- Theatrical release poster
- Directed by: Fabrice Lambot
- Screenplay by: Nicanor Loreti Germán Val Jean Depelley Fabrice Lambot
- Story by: Fabrice Lambot Uriel Barros
- Produced by: Jean-Pierre Putters Uriel Barros
- Starring: James Horan Lance Henriksen
- Cinematography: José María Gómez
- Edited by: Guille Gatti
- Music by: Sup
- Distributed by: Green Apple
- Release date: July 2008;
- Running time: 85 minutes
- Countries: Argentina France
- Language: English
- Budget: $500,000^{[citation needed]}

= Dying God =

Dying God (also known as Final Spawn) is a 2008 Argentinian–French horror-science fiction film directed by Fabrice Lambot and produced by Jean Pierre Putters of Metaluna Productions France and Uriel Barros of Buenos Aires Rojo Shocking (Argentina)

== Plot ==
Sean Fallon, a corrupt cop, attempts to solve a series of unexplainable rapes that have resulted in the brutal deaths of prostitutes.
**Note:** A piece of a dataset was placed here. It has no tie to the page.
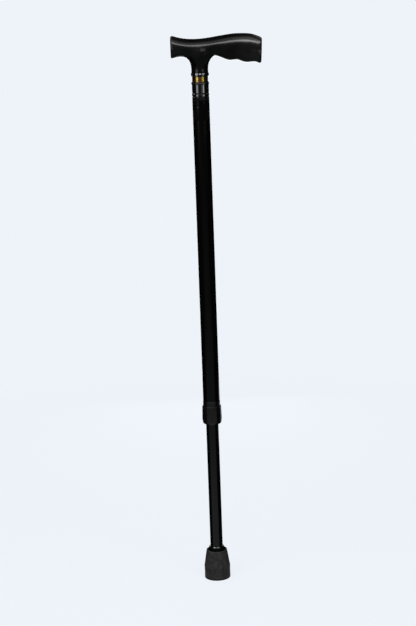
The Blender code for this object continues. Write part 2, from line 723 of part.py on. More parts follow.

Fallon discovers that the rapes are the work of a creature worshipped as a god by South American tribes. Aided by a local pimp, Fallon attempts to stop the creature while dealing with his own issues.

==Cast==

| Actor | Role |
|---|---|
| James Horan | Sean Fallon |
| Agathe de La Boulaye | Angel |
| Lance Henriksen | Chance |
| Misty Mundae | Mary |
| Enrique Liporace | Angelo |
| Victoria Maurette | Ingrid |
| Samuel Arena | Duncan |
| Louis Ballester | Nicky |
| Hugo Halbrich | Bennell |
| Iván Espeche | Ray |
| Brad Krupsaw | Gallagher |
| Kevin Schiele | Charlie |
| Mariana Seligmann | Camila |
| Maxime Seugé | Nano |
| Pablo Padilla | Suspect |
| Gabriela Cóceres | Steffie |
| Natasha Drivan | Lisa Douglas |
| Augusto Britez | Chaman |
| Nicolás Silvert | Kurupi Monster |
| Luciana Aguirre | 2nd Victim |
| Alejandro Vera | Strong Man |
| Guillermo Jauregui | Cab Driver |
| Silvina Quintanilla | Steffie's Mother |
| Patricia Juliá | Agonizing Victim |
| Uriel Barros | Bill Jhonson |
| Salvador Sanz | Strip Club Customer |

==Release==
Green Apple released Dying God on DVD on December 10, 2010.

===Reception===
Scott Foy of Dread Central rated it 1.5/5 stars and called it "a cheap, dull, ugly-looking movie with ugly characters and a monster that remains uninspired despite the unsavory nature of this beast." Adam Arseneau of DVD Verdict criticized the film's premise and execution as being of poor quality. Adrian Halen of HorrorNews.net noted that the film had the look and feel of SyFy Channel original movie, with poor execution, and generic story.